[00:00:00] Intro: Welcome to Private Banking Strategies Podcast with Vance Lowe and Seth Hicks, your secret weapon to protect your assets and never have to start over financially again. Vance and Seth help high net worth individuals, families, business owners, and investors structure and asset protected fortress for their families.
[00:00:21] Intro: Learn how to keep what you earn and use the velocity of money. To create your own private banking system. Join us on this journey as we explore the secret strategies of the rich and political elite and help you take total control of your financial security. Now onto the show.
[00:00:37] Seth Hicks Esq.: Hello and welcome to Private Banking Strategies Podcast, Vance Lowe and Seth Hicks.
[00:00:42] Seth Hicks Esq.: How are you?
[00:00:43] Vance Lowe: I’m doing great. I’m raring to continue our conversation.
[00:00:47] Seth Hicks Esq.: Yeah. Today we’re gonna drive down on compounding interest, and we’re gonna talk about the mathematics of a predictable compounding interest curve and how the family bank [00:01:00] works into compounding growth. So the simple truth is that predictable compounding growth over time outperforms every other type of.
[00:01:09] Seth Hicks Esq.: Volatility or parabolic growth in a certain industry, whether it’s Apple, Tesla, whatever, stocks or other investment opportunities that there are. The mathematics of compounding growth within a life insurance contract is unbeatable.
[00:01:24] Vance Lowe: It really is. It’s proven time and time again that, you know, it has not been beaten long term.
[00:01:31] Vance Lowe: No matter what index you put together or format you go with predictable compounding is what’s critical. In other words, Seth, what we’re really talking to everybody about is that it cannot go backwards. Now every other form of investing and compounding has a risk attached to it that allows your earnings or the fund value to recede or lose ground.

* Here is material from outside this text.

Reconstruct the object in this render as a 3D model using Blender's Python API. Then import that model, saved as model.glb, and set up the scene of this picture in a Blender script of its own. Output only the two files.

[00:01:59] Seth Hicks Esq.: Right?
[00:01:59] Vance Lowe: And then [00:02:00] it has to pick up from the maximum amount of loss and start building up again. And if that happens too often, you’re just. Treading water. Right? But this is something every single year advances, and you can project more, but it can never go in reverse,
[00:02:17] Seth Hicks Esq.: right? It’s the fifth pillar of the seven pillars of private banking strategies is that the corporate capital that you’ve placed into your policies never goes backwards.
[00:02:27] Seth Hicks Esq.: As long as you continue to exercise the plan. The compounding growth is. Unbeatable,
[00:02:34] Vance Lowe: you’ve got the tax situation going for us. We can accumulate compound, never having to drain the account to pay taxes, but still keep the liquidity, explain non-correlated performance for us that,
[00:02:50] Seth Hicks Esq.: well, it’s not tied to the market, it’s not tied to.
[00:02:54] Seth Hicks Esq.: The volatility of other investments cycle up and down and up and down. [00:03:00] This is a much more, it’s like we use the story of the tortoise and the hare, which most people are familiar with, and the hare says, I’ve got this and I’m so fast. This turtle moves so slow, but the turtle just put one foot in front of the other, one little foot in front of the other consistently.
[00:03:17] Seth Hicks Esq.: Whereas the hair took, rest, took off, focus, took off. Discipline, didn’t implement those type of disciplines that the turtle did. The turtle winds over the long haul, over the long course, and it’s the same thing with these properly structured life insurance contract. Over 30 years, it’s gonna outperform people that said they could make 30% this year in the market, or I can go, you know, invest in BlackRock and I can do this and I can do that.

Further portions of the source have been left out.